* [MATERIAL PROVIDED]
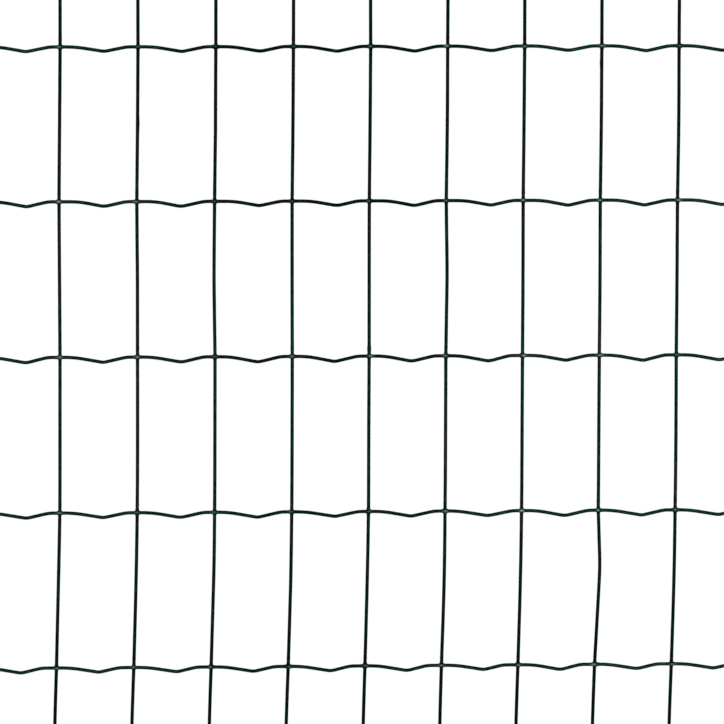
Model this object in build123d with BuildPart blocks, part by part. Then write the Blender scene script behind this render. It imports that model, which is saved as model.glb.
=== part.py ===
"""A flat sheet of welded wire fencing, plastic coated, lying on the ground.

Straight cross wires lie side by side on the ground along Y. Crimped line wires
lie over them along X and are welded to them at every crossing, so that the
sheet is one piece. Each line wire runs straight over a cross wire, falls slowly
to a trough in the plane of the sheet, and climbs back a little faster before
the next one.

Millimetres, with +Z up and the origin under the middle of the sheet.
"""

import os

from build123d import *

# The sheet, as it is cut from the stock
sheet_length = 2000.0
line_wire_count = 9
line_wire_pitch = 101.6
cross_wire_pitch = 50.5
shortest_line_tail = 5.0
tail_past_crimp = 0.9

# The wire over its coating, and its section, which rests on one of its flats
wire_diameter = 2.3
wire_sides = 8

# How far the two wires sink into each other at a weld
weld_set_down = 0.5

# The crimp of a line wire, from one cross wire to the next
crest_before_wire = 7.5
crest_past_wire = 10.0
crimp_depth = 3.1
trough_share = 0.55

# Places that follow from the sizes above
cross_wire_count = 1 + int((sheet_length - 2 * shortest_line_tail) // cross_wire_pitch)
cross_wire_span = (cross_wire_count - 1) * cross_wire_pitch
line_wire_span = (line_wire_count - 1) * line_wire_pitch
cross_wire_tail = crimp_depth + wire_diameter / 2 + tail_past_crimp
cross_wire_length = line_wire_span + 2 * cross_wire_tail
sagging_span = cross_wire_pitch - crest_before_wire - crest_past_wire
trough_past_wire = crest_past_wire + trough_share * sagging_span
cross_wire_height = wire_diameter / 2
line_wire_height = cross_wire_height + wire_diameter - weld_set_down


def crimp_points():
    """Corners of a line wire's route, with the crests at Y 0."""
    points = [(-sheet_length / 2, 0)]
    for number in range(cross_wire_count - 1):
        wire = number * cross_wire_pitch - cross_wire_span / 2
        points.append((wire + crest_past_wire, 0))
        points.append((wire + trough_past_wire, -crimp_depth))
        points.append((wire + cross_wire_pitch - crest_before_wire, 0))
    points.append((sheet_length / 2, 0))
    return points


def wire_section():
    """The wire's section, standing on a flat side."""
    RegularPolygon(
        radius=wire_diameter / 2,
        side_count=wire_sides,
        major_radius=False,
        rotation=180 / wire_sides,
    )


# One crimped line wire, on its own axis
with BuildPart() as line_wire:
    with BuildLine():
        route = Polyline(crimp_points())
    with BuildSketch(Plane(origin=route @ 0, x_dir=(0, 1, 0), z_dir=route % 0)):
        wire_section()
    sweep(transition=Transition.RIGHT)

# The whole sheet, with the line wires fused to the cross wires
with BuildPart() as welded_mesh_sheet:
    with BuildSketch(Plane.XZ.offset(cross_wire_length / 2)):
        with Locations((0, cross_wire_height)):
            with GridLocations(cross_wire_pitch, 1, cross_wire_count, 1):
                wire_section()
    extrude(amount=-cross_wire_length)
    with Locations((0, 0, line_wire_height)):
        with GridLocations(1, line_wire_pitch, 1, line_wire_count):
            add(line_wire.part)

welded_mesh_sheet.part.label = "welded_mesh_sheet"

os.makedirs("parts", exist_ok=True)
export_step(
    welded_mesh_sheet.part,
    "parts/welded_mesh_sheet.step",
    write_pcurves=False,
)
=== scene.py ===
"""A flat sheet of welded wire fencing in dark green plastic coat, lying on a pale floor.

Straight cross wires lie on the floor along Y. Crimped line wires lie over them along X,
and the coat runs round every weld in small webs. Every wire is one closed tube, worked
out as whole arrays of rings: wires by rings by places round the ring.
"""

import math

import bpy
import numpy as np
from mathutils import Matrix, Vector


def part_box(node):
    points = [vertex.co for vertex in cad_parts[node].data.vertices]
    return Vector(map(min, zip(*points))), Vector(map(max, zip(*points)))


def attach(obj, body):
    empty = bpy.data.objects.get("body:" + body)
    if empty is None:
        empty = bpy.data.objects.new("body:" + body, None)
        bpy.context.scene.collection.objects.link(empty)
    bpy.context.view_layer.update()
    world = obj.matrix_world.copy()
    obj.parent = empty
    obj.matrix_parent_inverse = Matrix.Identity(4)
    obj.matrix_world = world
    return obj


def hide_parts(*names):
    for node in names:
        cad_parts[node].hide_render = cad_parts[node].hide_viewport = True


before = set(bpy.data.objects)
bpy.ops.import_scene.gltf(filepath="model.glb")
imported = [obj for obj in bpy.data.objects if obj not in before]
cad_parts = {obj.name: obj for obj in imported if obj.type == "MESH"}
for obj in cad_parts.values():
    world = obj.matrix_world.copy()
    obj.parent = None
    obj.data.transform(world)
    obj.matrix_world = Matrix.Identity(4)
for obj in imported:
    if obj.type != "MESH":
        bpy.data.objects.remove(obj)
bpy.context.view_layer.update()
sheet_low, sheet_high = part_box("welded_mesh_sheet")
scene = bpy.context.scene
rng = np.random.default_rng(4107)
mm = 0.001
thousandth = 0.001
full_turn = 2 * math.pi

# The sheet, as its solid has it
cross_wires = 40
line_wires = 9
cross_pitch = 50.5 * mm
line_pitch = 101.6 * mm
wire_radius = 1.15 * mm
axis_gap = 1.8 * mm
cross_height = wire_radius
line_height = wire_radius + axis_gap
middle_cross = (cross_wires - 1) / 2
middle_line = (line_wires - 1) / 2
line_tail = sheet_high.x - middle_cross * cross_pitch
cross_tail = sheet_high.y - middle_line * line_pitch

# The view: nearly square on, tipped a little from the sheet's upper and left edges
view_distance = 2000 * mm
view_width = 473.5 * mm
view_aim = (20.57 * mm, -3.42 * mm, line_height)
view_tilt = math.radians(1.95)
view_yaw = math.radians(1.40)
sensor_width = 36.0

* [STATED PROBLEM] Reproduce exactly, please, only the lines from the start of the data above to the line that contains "tail_past_crimp = 0.9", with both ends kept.

* [SOLUTION TO THE EXERCISE]
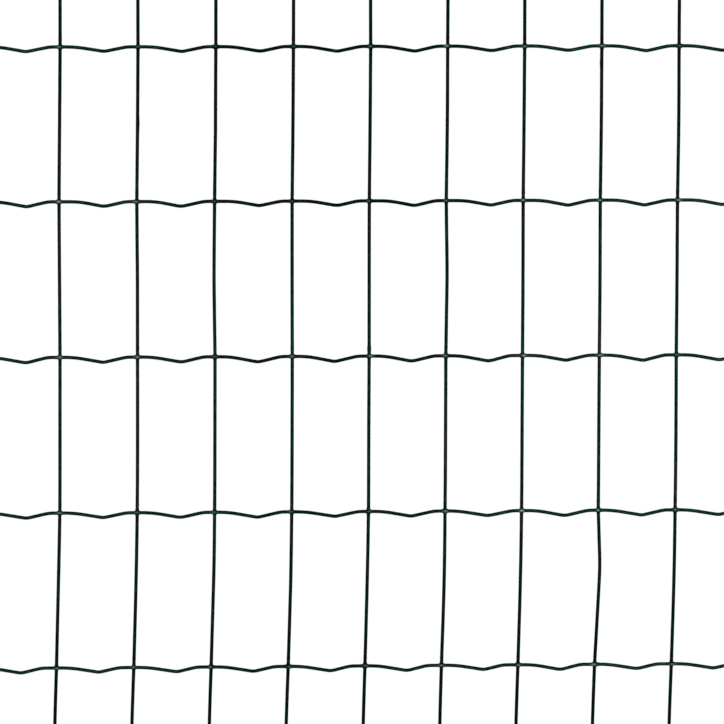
Model this object in build123d with BuildPart blocks, part by part. Then write the Blender scene script behind this render. It imports that model, which is saved as model.glb.
=== part.py ===
"""A flat sheet of welded wire fencing, plastic coated, lying on the ground.

Straight cross wires lie side by side on the ground along Y. Crimped line wires
lie over them along X and are welded to them at every crossing, so that the
sheet is one piece. Each line wire runs straight over a cross wire, falls slowly
to a trough in the plane of the sheet, and climbs back a little faster before
the next one.

Millimetres, with +Z up and the origin under the middle of the sheet.
"""

import os

from build123d import *

# The sheet, as it is cut from the stock
sheet_length = 2000.0
line_wire_count = 9
line_wire_pitch = 101.6
cross_wire_pitch = 50.5
shortest_line_tail = 5.0
tail_past_crimp = 0.9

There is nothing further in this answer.